Justice Neil Gorsuch, a conservative member of the court, pointed out that “in all sorts of alphabet soup agencies, we don’t do this. District courts apply the likelihood of success test as we generally perceive it. So why is this particular statutory regime different from so many others?”
And Chief Justice John Roberts suggested that attorneys for both the government and Starbucks could agree, “we can dispose of this in a short opinion,” prompting laughter in the courtroom.
The labor law that controls what happens if an employer illegally fires a worker for supporting a union doesn’t give the workers much in the way of relief. The employer could be forced to provide back pay for the time since the improper firing, but that amount would be reduced by whatever pay the worker received at a job they held in the meantime. The employer doesn’t have to pay any interest, penalty or fine, to the fired workers, their union or the agency.
“The remedies against the employer are so pathetically weak they’re almost an invitation to violate the law,” said Cathy Creighton, an NLRB attorney during the Clinton administration and a union lawyer who now serves as the head of the Buffalo, New York office of Cornell University’s school of Industrial and Labor Relations.

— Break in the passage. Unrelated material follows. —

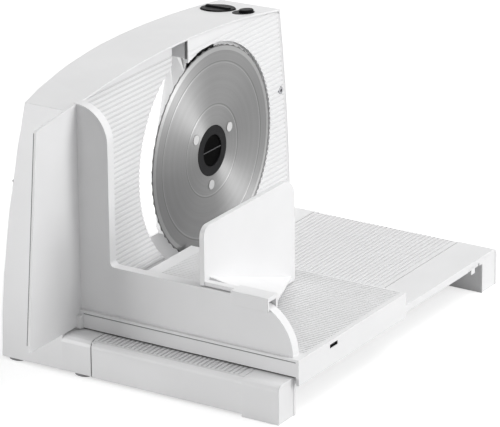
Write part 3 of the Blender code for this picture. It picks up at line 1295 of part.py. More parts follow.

While this is the first such case to reach the Supreme Court, other cases are emerging in which some high profile employers are challenging the agency’s right to exist. The Supreme Court’s decision is expected by the end of June.
Other challenges to NLRB
Rocket company SpaceX filed two federal lawsuits so far this year questioning the constitutionality of the agency itself after the NLRB announced it was looking at complaints from eight former employees of the nonunion rocket company who said they were fired for writing company management begging them to publicly condemn CEO Elon Musk’s “harmful” behavior on social media.
Three other companies — Starbucks, Amazon and Trader Joe’s — have raised similar arguments in cases still before the NLRB’s administrative law judges, although they have not taken the case to federal court as SpaceX has done and have not joined its suit.
The constitutionality of the NLRB was upheld by the Supreme Court in 1937, two years after the agency was created during the New Deal, said Cornell’s Creighton.
She said the Supreme Court’s rulings with the current conservative majority on some other cases involving unions makes her worried that it is poised to rule against the agency on this case. And she’s also worried that if the question of constitutionality of the NLRB were to reach the high court, it could rule against the agency as well.
“They’re seeking to annihilate the board,” she said about the employers’ challenges to the NLRB. “I’m worried because this court is not ruled by precedent the way other courts have been. Just taking up the issue, they’re signaling they’re not particularly labor friendly.”